Electoral processes benefit from this approach as well. When governance practices stabilize expectations, voter behavior becomes less volatile. Electoral competition shifts toward performance evaluation rather than risk hedging. Over time, this can deepen programmatic politics without imposing ideological uniformity.

The role of institutions is central to this recalibration. Courts, regulators, and administrative bodies must function as predictable reference points rather than variable actors. Institutional autonomy is less about insulation from politics and more about consistency in application. When institutions behave predictably, political conflict is more likely to remain within procedural bounds.

This recalibration does not promise immediate transformation. Social contracts are rebuilt gradually through repeated, credible interactions. Small gains in predictability accumulate into broader trust. Conversely, inconsistency erodes gains quickly. Leadership commitment must therefore be sustained rather than episodic.

Importantly, this analysis does not attribute failure to individual actors or parties. The erosion of the social contract is systemic, produced through cumulative practices over time. Responsibility is distributed across institutions and cycles. Recalibration similarly requires collective adjustment rather than singular intervention.

Pakistan’s political volatility, viewed through this lens, is neither irrational nor exceptional.

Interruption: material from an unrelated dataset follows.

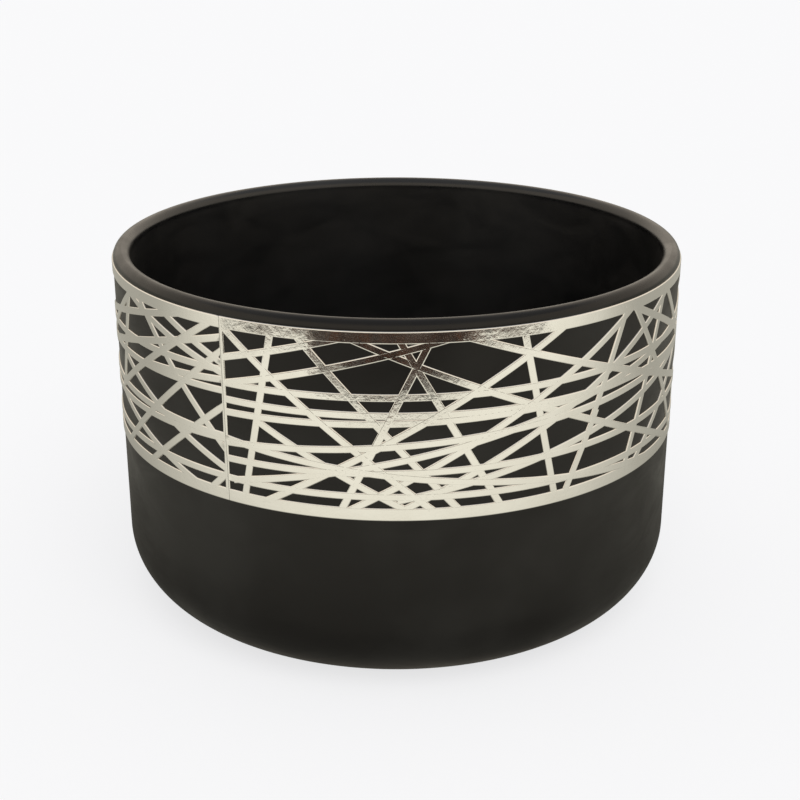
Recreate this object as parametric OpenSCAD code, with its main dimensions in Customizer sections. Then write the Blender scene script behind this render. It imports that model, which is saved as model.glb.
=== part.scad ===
// Empty candle jar: a short straight-sided bowl of pressed glass, lacquered black inside and
// out, with an openwork silver foil sheet wrapped round its upper half.
// Millimetres. Origin at the centre of the base, +Z up, -Y is the front.
// The seam of the foil sheet stands a little to the left of the front.

/* [Vessel] */

// Diameter over the outside lacquer of the straight wall
body_d = 99.6; // [98:0.2:101]
// Height from the bearing ring to the top of the lip
height = 64; // [60:1:70]
// Thickness of the wall at the lip, with both coats of lacquer
wall = 3; // [2.6:0.2:3.4]
// Radius of the rounded heel between the wall and the base
heel_r = 12.5; // [11:0.5:13]
// Thickness of the floor above the bearing ring, with the inside lacquer
floor_t = 5; // [4.4:0.2:6]
// Radius between the floor and the wall, on the inside
cove_r = 9.5; // [8:0.5:10.5]

/* [Base] */

// Outer radius of the bare bearing ring the jar stands on
ring_out_r = 36.5; // [35:0.5:37]
// Inner radius of the bearing ring
ring_in_r = 31.5; // [29:0.5:33]
// Height of the pushed-up middle of the underside above the ring
push_up = 1; // [0.6:0.2:1.4]

/* [Lacquer] */

// Thickness of each coat of lacquer
coat_t = 0.15; // [0.1:0.05:0.2]
// Height above the ring at which the outside lacquer stops
coat_stop = 0.4; // [0.3:0.1:0.8]

/* [Foil] */

// Thickness of the foil sheet
foil_t = 0.2; // [0.15:0.05:0.25]
// Depth of the foil's top edge below the rim
foil_top = 1.5; // [1.5:0.1:2]
// Depth of the foil's bottom edge below the rim
foil_bottom = 32.2; // [31.8:0.1:33]
// Width of the plain border along the top edge
top_border = 2; // [1.8:0.1:2.4]
// Width of the plain border along the bottom edge
bottom_border = 2.2; // [2:0.1:2.8]
// Width of each stroke of the openwork
stroke_w = 1.3; // [1.1:0.05:1.5]
// Width of the plain strip along the seam
seam_w = 0.9; // [0.7:0.1:1.4]
// Azimuth of the seam from the front, in degrees towards +X
seam_az = -32.3; // [-60:0.1:60]

/* [Hidden] */

$fn = 180;
body_r = body_d / 2;
mouth_r = body_r - wall;
lip_r = wall / 2;
lip_mid = body_r - lip_r;
lip_z = height - lip_r;
heel_c = body_r - heel_r;
cove_c = mouth_r - cove_r;
cove_z = floor_t + cove_r;
foil_r = body_r + foil_t;
// Extra reach of a cutting shape past the surface it cuts
past = 1;

// Openwork strokes: [start azimuth, start depth, end azimuth, end depth], in degrees round
// from the seam and millimetres below the rim. These start the sheet, right of the seam.
first_strokes = [
  [0.5, 3.3, 37.5, 29.6],
  [0, 8.1, 20.5, 3.3],
  [10, 3, 4, 30],
  [0, 12.3, 41, 2.9],
  [0, 12.2, 111, 11.2],
  [0, 14.9, 111, 14.6],
  [0, 17, 82.5, 14.6],
  [7, 17.5, 32.5, 29.6],
  [0, 22.1, 111, 14.2],
  [0, 21.4, 79.5, 29.7],
  [0, 24.8, 111, 22.7],
  [1.5, 28.3, 72.5, 14.6],
  [0, 28.1, 111, 28.3],
  [10.5, 29.6, 62, 3.4],
  [25, 3, 98.5, 29.8],
  [33, 3.2, 50.5, 29.6],
  [38, 3.2, 23, 29.8],
  [26, 29.6, 79.5, 3.4],
  [35.5, 29.4, 94, 3.4],
  [55, 3, 62, 29.8],
  [45.5, 3, 135.5, 29.6],
  [78.5, 3.2, 70.5, 19.2],
  [71.5, 18, 65, 29.8],
  [81.5, 3, 104.5, 29.6],
  [82.5, 3.5, 112, 14.6],
  [93.5, 3, 81, 29.6],
  [95.5, 3, 124.5, 29.6],
  [70.5, 14.9, 146, 3.5],
  [32.5, 28.8, 164, 3.4],
  [85, 29.6, 106.5, 14.7],
  [15, 3, 42.5, 29.7],
];

// These carry on across the back of the jar from the long strokes of the first list to those
// of the last.
link_strokes = [
  [111, 11.2, 220, 12.2],
  [111, 14.6, 220, 15.4],
  [111, 14.2, 220, 17.8],
  [111, 22.7, 220, 25],
  [111, 28.3, 220, 28.6],
];

// These end the sheet, left of the seam.
last_strokes = [
  [-3, 3.1, -37.5, 21.6],
  [0, 4.9, -41.5, 14.1],
  [0, 7, -32.5, 29.6],
  [-23.5, 3.2, 0, 23.5],
  [0, 16.1, -20.5, 29.6],
  [-33.5, 14.6, 0, 26.8],
  [0, 13.6, -140, 15.4],
  [0, 11.8, -22.5, 13.5],
  [0, 10.2, -140, 12.2],
  [-15.5, 3.3, 0, 9.2],
  [-27.5, 3.3, 0, 10.8],
  [-53, 10.9, -13.5, 3.4],
  [-140, 17.8, 0, 21.2],
  [-140, 25, 0, 21.6],
  [0, 28, -140, 28.6],
  [-37.5, 22.4, -11.5, 29.6],
  [-2.5, 29.6, 0, 27.5],
  [-28.5, 3.2, -55, 19.7],
  [-29, 3.2, -36, 21],
];

// Middle lines of the two borders, as depths below the rim
top_line = foil_top + top_border / 2;
bottom_line = foil_bottom - bottom_border / 2;

// A stroke that ends at a border is carried on to the border's middle line
function carried(depth) =
  depth < top_line + top_border ? top_line
  : depth > bottom_line - bottom_border ? bottom_line
  : depth;
function az_at(s, depth) = s[0] + (s[2] - s[0]) * (depth - s[1]) / (s[3] - s[1]);

// The first strokes that cross from border to border come again, this many degrees further
// round, and those of them that end within short_az come once more, as far round again.
again_az = 110;
short_az = 80;

function crosses(s) = carried(s[1]) != s[1] && carried(s[3]) != s[3];
function is_short(s) = max(s[0], s[2]) < short_az;
function turned(s, by) = [s[0] + by, s[1], s[2] + by, s[3]];

strokes = concat(
  first_strokes,
  link_strokes,
  [for (s = first_strokes) if (crosses(s)) turned(s, again_az)],
  [for (s = first_strokes) if (crosses(s) && is_short(s)) turned(s, 2 * again_az)],
  last_strokes
);

// The foil is drawn in flat facets: their middles rest on the lacquer inside, and their
// corners reach foil_r outside.
foil_fn = 48;
foil_in_r = body_r / cos(180 / foil_fn);

// A flat bar cut by the round wall bows away from a straight stroke, so a stroke is laid as
// enough bars for each to bow by less than max_bow. Bars reach this far past the sheet.
max_bow = 0.25;
reach = 1;

function bars(span, rise) =
  let (half = abs(span) * PI / 360)
  max(1, ceil(pow(abs(rise) * half * half / 12 / max_bow, 1 / 3)));

// ---- profiles: x is the distance from the axis, y is the height ----

// Outside of the jar, a given distance in from the lacquered surface
module outside_profile(inset) {
  translate([0, inset])
    square([heel_c, lip_z - inset]);
  translate([0, heel_r])
    square([body_r - inset, lip_z - heel_r]);
  intersection() {
    translate([heel_c, heel_r])
      circle(r = heel_r - inset);
    translate([heel_c, 0])
      square([heel_r, heel_r]);
  }
}

// Inside of the jar, a given distance behind the lacquered surface
module inside_profile(inset) {
  translate([0, floor_t - inset])
    square([cove_c, height]);
  translate([0, cove_z])
    square([mouth_r + inset, height]);
  intersection() {
    translate([cove_c, cove_z])
      circle(r = cove_r + inset);
    translate([cove_c, floor_t - inset])
      square([cove_r + inset, cove_r + inset]);
  }
}

// The rounded top of the wall, a given distance in from the lacquered surface
module lip_profile(inset) {
  intersection() {
    translate([lip_mid, lip_z])
      circle(r = lip_r - inset);
    translate([mouth_r, lip_z])
      square([wall, lip_r]);
  }
}

// ---- nodes ----

module glass_vessel() {
  color([0.12, 0.13, 0.13])
    rotate_extrude() {
      difference() {
        union() {
          outside_profile(coat_t);
          translate([ring_in_r, 0])
            square([ring_out_r - ring_in_r, heel_r]);
        }
        inside_profile(coat_t);
        square([ring_in_r, push_up]);
      }
      lip_profile(coat_t);
    }
}

module outer_coat() {
  color([0.16, 0.16, 0.14])
    rotate_extrude() {
      difference() {
        outside_profile(0);
        outside_profile(coat_t);
        square([body_d, coat_stop]);
      }
      difference() {
        lip_profile(0);
        lip_profile(coat_t);
        square([lip_mid, height]);
      }
    }
}

module inner_coat() {
  color([0.1, 0.1, 0.1])
    rotate_extrude() {
      intersection() {
        difference() {
          inside_profile(coat_t);
          inside_profile(0);
        }
        square([body_r, lip_z]);
      }
      intersection() {
        difference() {
          lip_profile(0);
          lip_profile(coat_t);
        }
        square([lip_mid, height]);
      }
    }
}

// One flat bar across the wall, centred at an azimuth from the seam and a depth
module foil_bar(az, depth, span, rise) {
  half = abs(span) / 2;
  run = 2 * foil_r * sin(half) * sign(span);
  near = foil_r * cos(half) - reach;
  far = foil_r + reach;
  len = norm([run, rise]);
  rotate([0, 0, seam_az + az])
    translate([0, -(near + far) / 2, height - depth])
      rotate([0, atan2(rise, run), 0])
        hull()
          for (side = [-1, 1])
            translate([side * len / 2, 0, 0])
              cube([stroke_w / 4, far - near, stroke_w], center = true);
}

// One stroke of the openwork, laid round the wall
module foil_stroke(s) {
  from = carried(s[1]);
  to = carried(s[3]);
  az = az_at(s, from);
  span = az_at(s, to) - az;
  rise = to - from;
  n = bars(span, rise);
  for (i = [0 : n - 1])
    foil_bar(az + span * (i + 0.5) / n, from + rise * (i + 0.5) / n, span / n, rise / n);
}

// A disc as wide as the bars reach, between two depths below the rim
module foil_border(top, bottom) {
  translate([0, 0, height - bottom])
    cylinder(r = foil_r + reach, h = bottom - top);
}

module foil_wrap() {
  color([0.82, 0.8, 0.75])
    intersection() {
      translate([0, 0, height - foil_bottom])
        difference() {
          cylinder(r = foil_r, h = foil_bottom - foil_top, $fn = foil_fn);
          translate([0, 0, -past])
            cylinder(r = foil_in_r, h = foil_bottom - foil_top + 2 * past, $fn = foil_fn);
        }
      union() {
        foil_border(foil_top - past, foil_top + top_border);
        foil_border(foil_bottom - bottom_border, foil_bottom + past);
        rotate([0, 0, seam_az])
          translate([-seam_w / 2, -foil_r - reach, 0])
            cube([seam_w, 2 * reach, height]);
        for (s = strokes)
          foil_stroke(s);
      }
    }
}

glass_vessel();
outer_coat();
inner_coat();
foil_wrap();
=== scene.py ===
"""Looks of the empty candle jar: black lacquered glass with an openwork silver foil sheet.

Metres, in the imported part's own frame: origin at the centre of the base, +Z up, -Y the front.
The jar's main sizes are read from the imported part's boxes. Its other lengths are named below in
millimetres and turned to metres once, with MM. The studio's large lengths are in metres.
"""

import logging
import math
from dataclasses import dataclass
from enum import Enum

import bpy
import numpy as np
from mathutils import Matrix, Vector


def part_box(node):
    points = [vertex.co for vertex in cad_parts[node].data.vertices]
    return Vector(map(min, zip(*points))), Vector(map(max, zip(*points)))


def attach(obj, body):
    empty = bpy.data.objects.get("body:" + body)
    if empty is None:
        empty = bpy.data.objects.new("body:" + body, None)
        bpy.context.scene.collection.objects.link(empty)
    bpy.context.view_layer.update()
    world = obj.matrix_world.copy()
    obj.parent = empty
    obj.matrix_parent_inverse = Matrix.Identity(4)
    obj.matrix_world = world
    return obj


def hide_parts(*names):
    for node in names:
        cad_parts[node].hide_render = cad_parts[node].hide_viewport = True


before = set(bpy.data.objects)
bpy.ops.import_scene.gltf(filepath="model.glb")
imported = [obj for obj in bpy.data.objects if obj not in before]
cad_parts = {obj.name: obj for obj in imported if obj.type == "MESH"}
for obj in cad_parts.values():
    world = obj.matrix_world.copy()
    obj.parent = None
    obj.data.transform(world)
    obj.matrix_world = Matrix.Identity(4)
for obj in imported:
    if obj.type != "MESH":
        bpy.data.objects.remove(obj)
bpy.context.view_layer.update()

log = logging.getLogger("candle_jar")

MM = 0.001
BODY = "root"
COLUMNS = 360
TOUCHING = 1e-7  # metres between two points that count as one

# Blender's Mix node names its sockets alike for every kind of data, so they go by number.
FACTOR, FLOAT_A, FLOAT_B, COLOUR_A, COLOUR_B, MIXED_COLOUR = 0, 2, 3, 6, 7, 2


# ---- small tools ----------------------------------------------------------------------------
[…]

It reflects adaptive behavior within an uncertain governance environment. Citizens, parties, and institutions respond logically to incentives and signals they receive. Polarization is an insufficient explanation because it assumes fixed identities rather than conditional engagement.

The absence of emotive extremes in much public behavior supports this reading. Despite frequent protests and sharp rhetoric, large segments of society remain pragmatically engaged, seeking stability and predictability rather than ideological victory. This pragmatic orientation suggests latent capacity for trust repair if governance signals adjust.

International comparisons reinforce this perspective. States with similar diversity but stronger procedural consistency experience lower volatility despite intense political competition. The differentiating factor is not consensus but credible rules. Pakistan’s challenge is therefore institutional rather than ideological.

For senior administrators and policymakers, the implication is analytical rather than prescriptive. Repetition of instability should be read as feedback, not anomaly. Each protest cycle, electoral swing, or institutional challenge signals unresolved expectation gaps. Managing these signals requires reflection as much as response.

The strategic question becomes how to shift from managing outcomes to shaping expectations. This shift does not demand radical reform agendas or populist mobilization. It requires aligning governance practice with institutional commitments consistently over time. Incremental recalibration can gradually reduce the need for episodic confrontation.

Ultimately, Pakistan is not polarized in the conventional sense. Its political system operates under conditions of weakened mutual expectation between state and citizen. Restoring that expectation requires predictability, consistency, and procedural clarity. Until these elements are reinforced, political volatility is likely to persist as a rational, adaptive feature of governance rather than an ideological pathology.